### Set problem
Copy every entry precisely.

### Supplied data
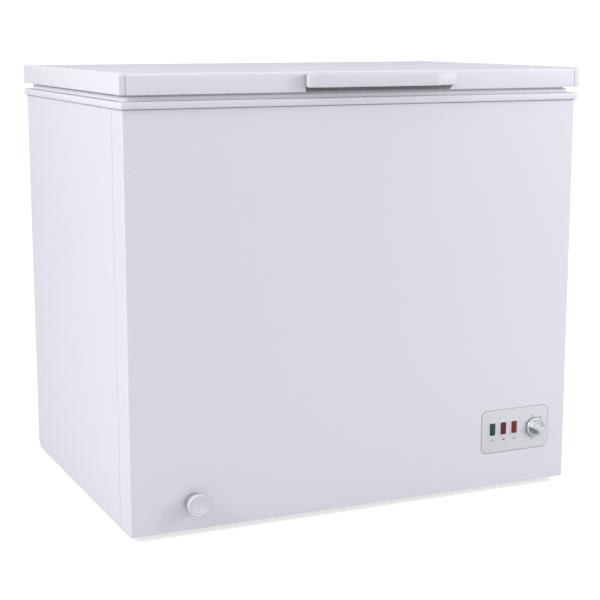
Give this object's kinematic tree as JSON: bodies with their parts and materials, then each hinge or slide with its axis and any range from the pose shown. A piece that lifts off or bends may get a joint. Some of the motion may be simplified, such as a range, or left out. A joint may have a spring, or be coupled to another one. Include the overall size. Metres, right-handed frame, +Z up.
{
  "type": "chest freezer",
  "caption": "White chest freezer with a hinged lid, long front handle, control panel, thermostat knob and drain knob.",
  "frame": {"origin": "on the floor under the middle of the whole freezer outline", "axes": "+X to the right seen from the front, +Y to the back, +Z up"},
  "size_m": [0.947, 0.718, 0.85],
  "materials": {
    "white_enamel": "gloss",
    "white_plastic": "satin",
    "panel_plastic": "satin",
    "galvanised_steel": "satin",
    "foam": "matte",
    "liner_sheet": "satin",
    "green_lens": "gloss",
    "dark_red_lens": "gloss",
    "red_lens": "gloss",
    "black_plastic": "satin",
    "grey_plastic": "satin",
    "copper": "satin",
    "steel": "satin",
    "silver_knob": "satin",
    "black_enamel": "gloss",
    "rubber": "matte",
    "white_rubber": "matte",
    "aluminium_tube": "satin",
    "coated_wire": "gloss",
    "roller_plastic": "satin"
  },
  "bodies": {
    "cabinet": {"front_panel": "white_enamel", "left_side_panel": "white_enamel", "right_side_panel": "white_enamel", "back_panel": "white_enamel", "base_pan": "galvanised_steel", "base_rails": "galvanised_steel", "insulation": "foam", "inner_liner": "liner_sheet", "top_trim": "white_plastic", "control_panel": "panel_plastic", "lamp_bezels": "white_plastic", "green_lamp": "green_lens", "left_red_lamp": "dark_red_lens", "right_red_lamp": "red_lens", "lamp_holder": "black_plastic", "thermostat": "galvanised_steel", "thermostat_probe": "copper", "drain_tube": "white_plastic", "drain_collar": "white_plastic", "compressor": "black_enamel", "compressor_plate": "galvanised_steel", "compressor_grommets": "rubber", "compressor_bolts": "steel", "start_relay": "black_plastic", "filter_drier": "copper", "discharge_line": "copper", "suction_line": "copper", "capillary_tube": "copper", "condenser_coil": "copper", "evaporator_coil": "aluminium_tube", "side_grille": "white_plastic", "rear_cover": "galvanised_steel", "cover_screws": "steel", "cord_gland": "black_plastic", "wall_spacers": "black_plastic", "hinge_brackets": "galvanised_steel", "hinge_pins": "steel", "hinge_springs": "steel", "hinge_covers": "white_plastic", "roller_axles": "steel"},
    "lid": {"lid_outer_panel": "white_enamel", "lid_left_cap": "white_plastic", "lid_right_cap": "white_plastic", "lid_insulation": "foam", "lid_liner": "white_plastic", "lid_gasket": "white_rubber", "lid_handle": "white_plastic", "handle_screws": "steel", "hinge_leaves": "galvanised_steel"},
    "thermostat_dial": {"thermostat_knob": "silver_knob", "thermostat_shaft": "steel"},
    "drain_slider": {"drain_stem": "grey_plastic"},
    "drain_cap": {"drain_knob": "white_plastic"},
    "floor_plug": {"floor_drain_plug": "white_plastic"},
    "basket": {"wire_basket": "coated_wire"},
    "left_foot": {"left_foot": "black_plastic"},
    "right_foot": {"right_foot": "black_plastic"},
    "left_roller": {"left_roller": "roller_plastic"},
    "right_roller": {"right_roller": "roller_plastic"}
  },
  "joints": [
    {"name": "lid_hinge", "type": "hinge", "parent": "cabinet", "child": "lid", "pos_m": [0, 0.348, 0.805], "axis": [-1, 0, 0], "range_deg": [0, 80]},
    {"name": "thermostat_turn", "type": "hinge", "parent": "cabinet", "child": "thermostat_dial", "pos_m": [0.3945, -0.3302, 0.125], "axis": [0, 1, 0], "range_deg": [-26, 282]},
    {"name": "drain_pull", "type": "slide", "parent": "cabinet", "child": "drain_slider", "axis": [0, -1, 0], "range_m": [0, 0.025]},
    {"name": "drain_turn", "type": "hinge", "parent": "drain_slider", "child": "drain_cap", "pos_m": [-0.345, -0.3285, 0.065], "axis": [0, 1, 0], "range_deg": [0, 180]},
    {"name": "floor_plug_lift", "type": "slide", "parent": "cabinet", "child": "floor_plug", "axis": [0, 0, 1], "range_m": [0, 0.03]},
    {"name": "basket_slide", "type": "slide", "parent": "cabinet", "child": "basket", "axis": [1, 0, 0], "range_m": [0, 0.56]},
    {"name": "left_foot_height", "type": "slide", "parent": "cabinet", "child": "left_foot", "axis": [0, 0, -1], "range_m": [0, 0.008]},
    {"name": "right_foot_height", "type": "slide", "parent": "cabinet", "child": "right_foot", "axis": [0, 0, -1], "range_m": [0, 0.008]},
    {"name": "left_roller_spin", "type": "hinge", "parent": "cabinet", "child": "left_roller", "pos_m": [-0.3775, 0.262, 0.0195], "axis": [1, 0, 0], "continuous": true},
    {"name": "right_roller_spin", "type": "hinge", "parent": "cabinet", "child": "right_roller", "pos_m": [0.3775, 0.262, 0.0195], "axis": [1, 0, 0], "continuous": true}
  ]
}
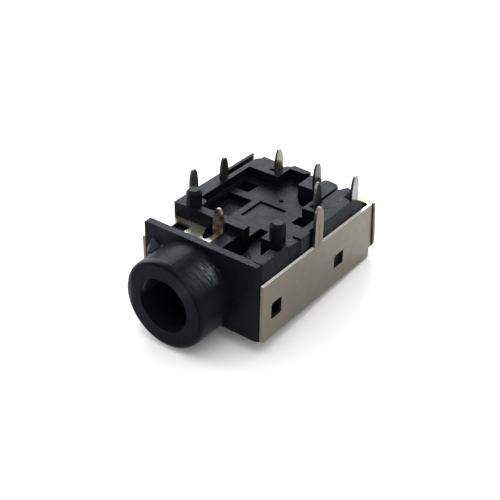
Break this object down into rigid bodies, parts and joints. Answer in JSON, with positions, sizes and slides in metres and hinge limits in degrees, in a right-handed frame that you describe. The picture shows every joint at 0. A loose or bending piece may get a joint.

### Completed exercise
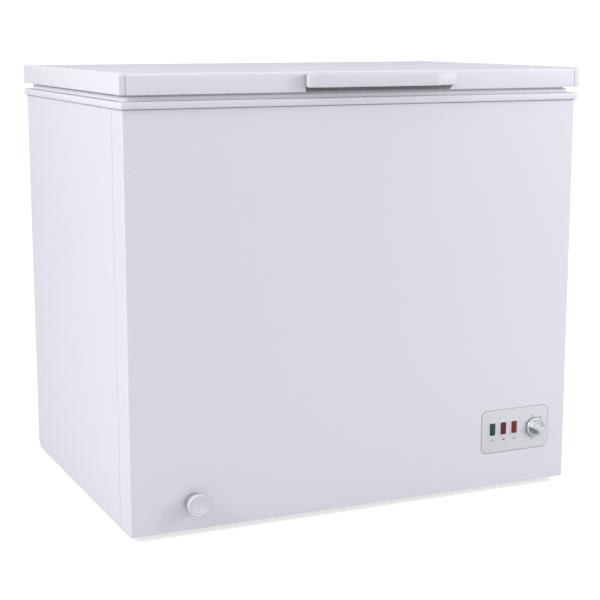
Give this object's kinematic tree as JSON: bodies with their parts and materials, then each hinge or slide with its axis and any range from the pose shown. A piece that lifts off or bends may get a joint. Some of the motion may be simplified, such as a range, or left out. A joint may have a spring, or be coupled to another one. Include the overall size. Metres, right-handed frame, +Z up.
{
  "type": "chest freezer",
  "caption": "White chest freezer with a hinged lid, long front handle, control panel, thermostat knob and drain knob.",
  "frame": {"origin": "on the floor under the middle of the whole freezer outline", "axes": "+X to the right seen from the front, +Y to the back, +Z up"},
  "size_m": [0.947, 0.718, 0.85],
  "materials": {
    "white_enamel": "gloss",
    "white_plastic": "satin",
    "panel_plastic": "satin",
    "galvanised_steel": "satin",
    "foam": "matte",
    "liner_sheet": "satin",
    "green_lens": "gloss",
    "dark_red_lens": "gloss",
    "red_lens": "gloss",
    "black_plastic": "satin",
    "grey_plastic": "satin",
    "copper": "satin",
    "steel": "satin",
    "silver_knob": "satin",
    "black_enamel": "gloss",
    "rubber": "matte",
    "white_rubber": "matte",
    "aluminium_tube": "satin",
    "coated_wire": "gloss",
    "roller_plastic": "satin"
  },
  "bodies": {
    "cabinet": {"front_panel": "white_enamel", "left_side_panel": "white_enamel", "right_side_panel": "white_enamel", "back_panel": "white_enamel", "base_pan": "galvanised_steel", "base_rails": "galvanised_steel", "insulation": "foam", "inner_liner": "liner_sheet", "top_trim": "white_plastic", "control_panel": "panel_plastic", "lamp_bezels": "white_plastic", "green_lamp": "green_lens", "left_red_lamp": "dark_red_lens", "right_red_lamp": "red_lens", "lamp_holder": "black_plastic", "thermostat": "galvanised_steel", "thermostat_probe": "copper", "drain_tube": "white_plastic", "drain_collar": "white_plastic", "compressor": "black_enamel", "compressor_plate": "galvanised_steel", "compressor_grommets": "rubber", "compressor_bolts": "steel", "start_relay": "black_plastic", "filter_drier": "copper", "discharge_line": "copper", "suction_line": "copper", "capillary_tube": "copper", "condenser_coil": "copper", "evaporator_coil": "aluminium_tube", "side_grille": "white_plastic", "rear_cover": "galvanised_steel", "cover_screws": "steel", "cord_gland": "black_plastic", "wall_spacers": "black_plastic", "hinge_brackets": "galvanised_steel", "hinge_pins": "steel", "hinge_springs": "steel", "hinge_covers": "white_plastic", "roller_axles": "steel"},
    "lid": {"lid_outer_panel": "white_enamel", "lid_left_cap": "white_plastic", "lid_right_cap": "white_plastic", "lid_insulation": "foam", "lid_liner": "white_plastic", "lid_gasket": "white_rubber", "lid_handle": "white_plastic", "handle_screws": "steel", "hinge_leaves": "galvanised_steel"},
    "thermostat_dial": {"thermostat_knob": "silver_knob", "thermostat_shaft": "steel"},
    "drain_slider": {"drain_stem": "grey_plastic"},
    "drain_cap": {"drain_knob": "white_plastic"},
    "floor_plug": {"floor_drain_plug": "white_plastic"},
    "basket": {"wire_basket": "coated_wire"},
    "left_foot": {"left_foot": "black_plastic"},
    "right_foot": {"right_foot": "black_plastic"},
    "left_roller": {"left_roller": "roller_plastic"},
    "right_roller": {"right_roller": "roller_plastic"}
  },
  "joints": [
    {"name": "lid_hinge", "type": "hinge", "parent": "cabinet", "child": "lid", "pos_m": [0, 0.348, 0.805], "axis": [-1, 0, 0], "range_deg": [0, 80]},
    {"name": "thermostat_turn", "type": "hinge", "parent": "cabinet", "child": "thermostat_dial", "pos_m": [0.3945, -0.3302, 0.125], "axis": [0, 1, 0], "range_deg": [-26, 282]},
    {"name": "drain_pull", "type": "slide", "parent": "cabinet", "child": "drain_slider", "axis": [0, -1, 0], "range_m": [0, 0.025]},
    {"name": "drain_turn", "type": "hinge", "parent": "drain_slider", "child": "drain_cap", "pos_m": [-0.345, -0.3285, 0.065], "axis": [0, 1, 0], "range_deg": [0, 180]},
    {"name": "floor_plug_lift", "type": "slide", "parent": "cabinet", "child": "floor_plug", "axis": [0, 0, 1], "range_m": [0, 0.03]},
    {"name": "basket_slide", "type": "slide", "parent": "cabinet", "child": "basket", "axis": [1, 0, 0], "range_m": [0, 0.56]},
    {"name": "left_foot_height", "type": "slide", "parent": "cabinet", "child": "left_foot", "axis": [0, 0, -1], "range_m": [0, 0.008]},
    {"name": "right_foot_height", "type": "slide", "parent": "cabinet", "child": "right_foot", "axis": [0, 0, -1], "range_m": [0, 0.008]},
    {"name": "left_roller_spin", "type": "hinge", "parent": "cabinet", "child": "left_roller", "pos_m": [-0.3775, 0.262, 0.0195], "axis": [1, 0, 0], "continuous": true},
    {"name": "right_roller_spin", "type": "hinge", "parent": "cabinet", "child": "right_roller", "pos_m": [0.3775, 0.262, 0.0195], "axis": [1, 0, 0], "continuous": true}
  ]
}
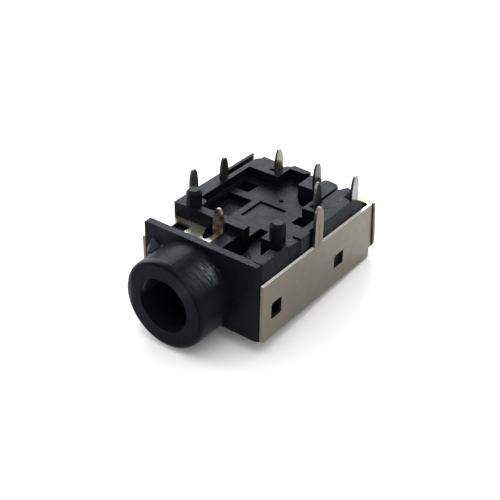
Break this object down into rigid bodies, parts and joints. Answer in JSON, with positions, sizes and slides in metres and hinge limits in degrees, in a right-handed frame that you describe. The picture shows every joint at 0. A loose or bending piece may get a joint.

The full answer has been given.